(Source records)
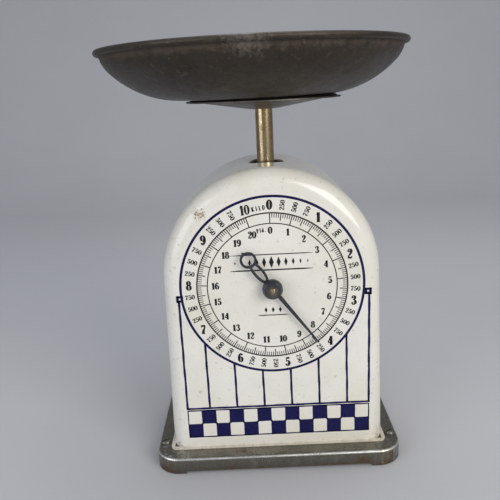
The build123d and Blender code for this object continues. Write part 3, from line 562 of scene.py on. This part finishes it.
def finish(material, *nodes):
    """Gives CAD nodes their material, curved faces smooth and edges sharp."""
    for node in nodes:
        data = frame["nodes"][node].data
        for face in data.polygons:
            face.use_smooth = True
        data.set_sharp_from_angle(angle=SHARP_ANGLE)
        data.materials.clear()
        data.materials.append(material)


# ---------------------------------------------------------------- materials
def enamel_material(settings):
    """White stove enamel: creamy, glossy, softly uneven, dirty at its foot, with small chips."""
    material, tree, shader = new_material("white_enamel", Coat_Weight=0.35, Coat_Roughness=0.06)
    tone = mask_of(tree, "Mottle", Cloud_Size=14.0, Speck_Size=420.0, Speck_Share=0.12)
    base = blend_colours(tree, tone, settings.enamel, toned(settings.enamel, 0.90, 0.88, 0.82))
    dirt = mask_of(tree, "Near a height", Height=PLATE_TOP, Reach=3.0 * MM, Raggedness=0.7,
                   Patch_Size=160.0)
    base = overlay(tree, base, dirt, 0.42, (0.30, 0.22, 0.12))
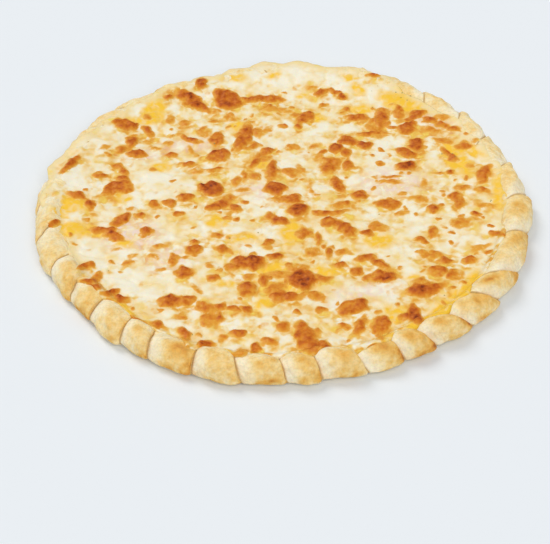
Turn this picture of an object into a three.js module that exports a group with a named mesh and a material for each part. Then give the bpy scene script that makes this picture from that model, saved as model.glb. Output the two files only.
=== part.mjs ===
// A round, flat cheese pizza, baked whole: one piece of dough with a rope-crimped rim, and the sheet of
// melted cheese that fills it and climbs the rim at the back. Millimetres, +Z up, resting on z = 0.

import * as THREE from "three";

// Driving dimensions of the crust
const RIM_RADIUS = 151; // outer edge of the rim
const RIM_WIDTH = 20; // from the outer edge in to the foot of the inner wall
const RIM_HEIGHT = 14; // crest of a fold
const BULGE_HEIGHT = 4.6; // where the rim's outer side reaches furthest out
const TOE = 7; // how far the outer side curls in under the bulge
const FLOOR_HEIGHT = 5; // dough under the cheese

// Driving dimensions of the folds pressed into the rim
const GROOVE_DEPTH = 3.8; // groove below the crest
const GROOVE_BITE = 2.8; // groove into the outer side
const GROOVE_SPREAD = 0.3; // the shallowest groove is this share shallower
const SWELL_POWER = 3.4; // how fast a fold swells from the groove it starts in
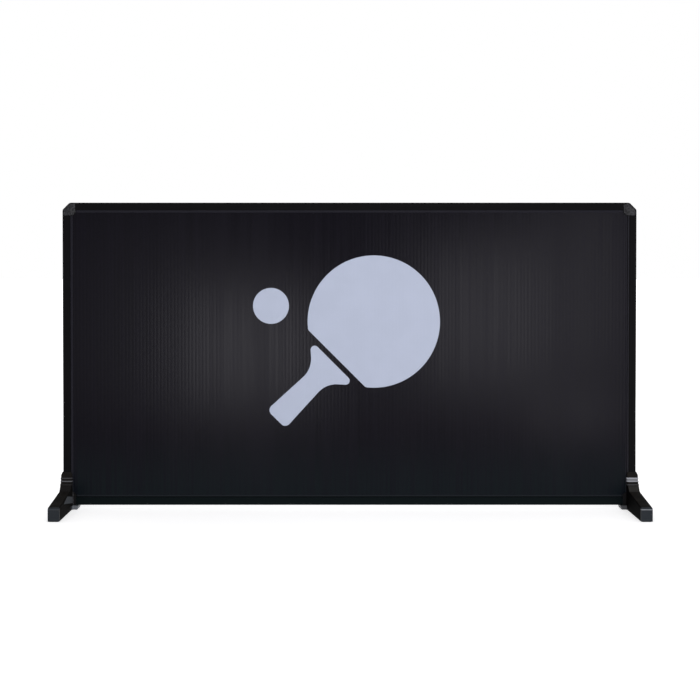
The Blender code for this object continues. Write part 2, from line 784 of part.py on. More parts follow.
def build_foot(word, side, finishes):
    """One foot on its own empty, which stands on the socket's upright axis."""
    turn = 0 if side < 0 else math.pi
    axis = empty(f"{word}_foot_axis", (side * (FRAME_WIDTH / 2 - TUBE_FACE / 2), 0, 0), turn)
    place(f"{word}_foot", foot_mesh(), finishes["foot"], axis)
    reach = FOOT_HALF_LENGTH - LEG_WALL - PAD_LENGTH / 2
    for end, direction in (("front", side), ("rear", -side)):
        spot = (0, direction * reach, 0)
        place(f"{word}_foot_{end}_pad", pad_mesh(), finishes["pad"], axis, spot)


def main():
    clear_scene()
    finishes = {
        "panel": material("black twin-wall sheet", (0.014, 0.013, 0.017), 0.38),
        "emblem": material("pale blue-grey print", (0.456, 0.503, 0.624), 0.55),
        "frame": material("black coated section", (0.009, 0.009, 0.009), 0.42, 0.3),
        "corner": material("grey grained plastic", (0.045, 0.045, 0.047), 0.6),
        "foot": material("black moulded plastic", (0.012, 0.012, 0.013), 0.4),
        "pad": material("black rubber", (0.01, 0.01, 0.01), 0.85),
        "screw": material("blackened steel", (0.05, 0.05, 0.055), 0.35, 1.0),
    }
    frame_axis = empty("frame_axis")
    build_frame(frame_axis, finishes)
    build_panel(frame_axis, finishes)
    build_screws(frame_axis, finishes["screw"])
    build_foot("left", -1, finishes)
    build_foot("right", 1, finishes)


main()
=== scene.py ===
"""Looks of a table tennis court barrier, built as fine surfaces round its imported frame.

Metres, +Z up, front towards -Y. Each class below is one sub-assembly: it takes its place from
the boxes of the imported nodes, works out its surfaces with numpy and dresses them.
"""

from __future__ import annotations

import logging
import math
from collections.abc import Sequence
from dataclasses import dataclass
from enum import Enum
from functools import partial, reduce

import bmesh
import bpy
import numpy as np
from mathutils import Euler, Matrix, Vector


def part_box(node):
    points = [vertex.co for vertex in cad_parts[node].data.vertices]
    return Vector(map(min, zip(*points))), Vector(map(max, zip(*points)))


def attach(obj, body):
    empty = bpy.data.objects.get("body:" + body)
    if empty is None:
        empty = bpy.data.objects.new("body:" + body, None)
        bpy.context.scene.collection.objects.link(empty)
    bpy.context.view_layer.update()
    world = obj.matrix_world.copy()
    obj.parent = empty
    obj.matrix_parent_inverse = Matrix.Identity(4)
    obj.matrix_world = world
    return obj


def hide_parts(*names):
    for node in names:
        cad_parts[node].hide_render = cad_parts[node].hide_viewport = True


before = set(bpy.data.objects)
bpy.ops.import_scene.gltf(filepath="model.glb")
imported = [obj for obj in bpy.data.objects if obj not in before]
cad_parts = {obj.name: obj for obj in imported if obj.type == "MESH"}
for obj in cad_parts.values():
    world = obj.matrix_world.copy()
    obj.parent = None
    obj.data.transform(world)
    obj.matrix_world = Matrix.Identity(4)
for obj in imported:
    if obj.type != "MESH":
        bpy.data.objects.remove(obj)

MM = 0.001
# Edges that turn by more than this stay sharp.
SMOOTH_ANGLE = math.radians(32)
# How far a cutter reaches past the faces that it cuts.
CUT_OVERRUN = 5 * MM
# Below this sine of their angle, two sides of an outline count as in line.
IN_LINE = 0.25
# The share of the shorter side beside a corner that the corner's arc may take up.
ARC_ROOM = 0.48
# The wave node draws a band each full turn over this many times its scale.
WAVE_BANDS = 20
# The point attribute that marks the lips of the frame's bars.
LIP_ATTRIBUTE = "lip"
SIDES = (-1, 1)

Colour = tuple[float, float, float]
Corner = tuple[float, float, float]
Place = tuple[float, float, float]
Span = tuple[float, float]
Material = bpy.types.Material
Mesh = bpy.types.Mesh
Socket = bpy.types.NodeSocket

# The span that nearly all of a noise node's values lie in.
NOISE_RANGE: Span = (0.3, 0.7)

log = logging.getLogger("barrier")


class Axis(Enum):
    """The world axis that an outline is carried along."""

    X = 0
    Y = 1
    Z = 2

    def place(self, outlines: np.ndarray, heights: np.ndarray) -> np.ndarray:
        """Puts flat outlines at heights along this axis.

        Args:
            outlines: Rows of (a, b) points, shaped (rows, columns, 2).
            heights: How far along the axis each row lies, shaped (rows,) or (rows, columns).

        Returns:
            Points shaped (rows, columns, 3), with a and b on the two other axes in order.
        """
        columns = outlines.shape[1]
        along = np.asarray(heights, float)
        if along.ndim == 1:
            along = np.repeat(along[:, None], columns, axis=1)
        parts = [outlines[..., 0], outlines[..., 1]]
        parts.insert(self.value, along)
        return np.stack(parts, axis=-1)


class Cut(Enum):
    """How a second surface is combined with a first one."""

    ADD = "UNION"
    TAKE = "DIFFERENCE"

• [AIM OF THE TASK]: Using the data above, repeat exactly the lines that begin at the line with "build_frame(frame_axis, finishes)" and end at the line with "zip(*points))), Vector(map(max, zip(*points)))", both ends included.

• [TASK OUTPUT]:
    build_frame(frame_axis, finishes)
    build_panel(frame_axis, finishes)
    build_screws(frame_axis, finishes["screw"])
    build_foot("left", -1, finishes)
    build_foot("right", 1, finishes)


main()
=== scene.py ===
"""Looks of a table tennis court barrier, built as fine surfaces round its imported frame.

Metres, +Z up, front towards -Y. Each class below is one sub-assembly: it takes its place from
the boxes of the imported nodes, works out its surfaces with numpy and dresses them.
"""

from __future__ import annotations

import logging
import math
from collections.abc import Sequence
from dataclasses import dataclass
from enum import Enum
from functools import partial, reduce

import bmesh
import bpy
import numpy as np
from mathutils import Euler, Matrix, Vector


def part_box(node):
    points = [vertex.co for vertex in cad_parts[node].data.vertices]
    return Vector(map(min, zip(*points))), Vector(map(max, zip(*points)))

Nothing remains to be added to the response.